Data locality has been a feature explored on modern distributed DB systems (relational, nosql, newsql). Not an exclusive feature of document DBs

> "Relational data models provide better support for relationships"

Relational data models:
* Have strong and consistent data modeling features (constraints, normal forms, ACID transactions, etc);

* Are backed by sound math theory (relational algebra, set theory, etc);

* Have a declarative, intuitive, and expressive query language that abstracts data layout on disk and access patterns;

> "sorted string tables (USED IN SEARCH ENGINES (ish))"

SST tables are used by many NoSQL systems (Cassandra, RocksDB, LevelDB, HBase, etc). Idea came from Google's Bigtable.

> "keep a memtable in memory (skip list) and write it to disk when it gets too big"*

Memtable flushes its data to disk (SST) when it hits a threshold size or at regular time intervals, whichever comes first.

> "does a merge sort and expunge dead data"

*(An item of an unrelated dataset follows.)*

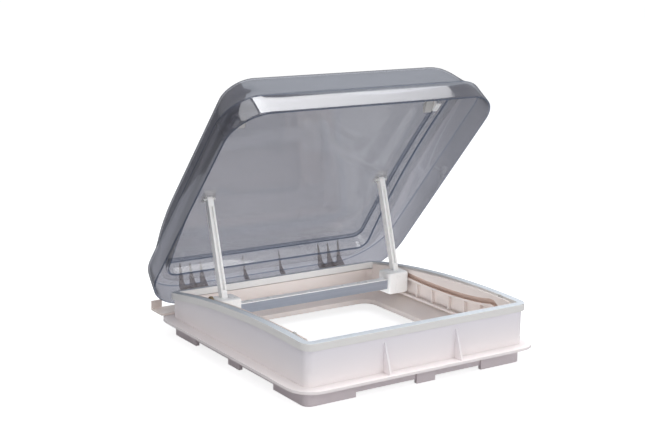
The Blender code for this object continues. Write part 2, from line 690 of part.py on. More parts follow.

LSMT are append only Data Structures and SST tables are immutable once written on disk. Even deletes and updates preserve old entries (deletes insert a special Mark referencing the delete row in the newer SST table). Compaction reclaims space by merging files and discarding old/dead data.

> "reading?"
For each reading, LSMT read request needs to merge data from SST tables on disk (discarding dead/out of date rows) and memtable in RAM. Bloom filters let skip SST table files.

> "b-trees have to be defragmented"

Because b-trees do in-place insertion/updates/deletions. LSMT are append only.

> "Search Posting lists are effectively mini-LSMTs"

Hum... sort of. Lucene's segments are similar to SST tables. Think one posting list on RAM and one posting list on disk for every segment. Each query requires looking on both RAM and disk and merging the results. Lucene's segment merging is like LSTM compaction.

> "XML - bloated, complicated, yet lives on"

XML is verbose, simple, self documented, has comments, schemas, but the ecosystem around XML is huge and very complex. JSON is more compact, but lack schema and comments, for example.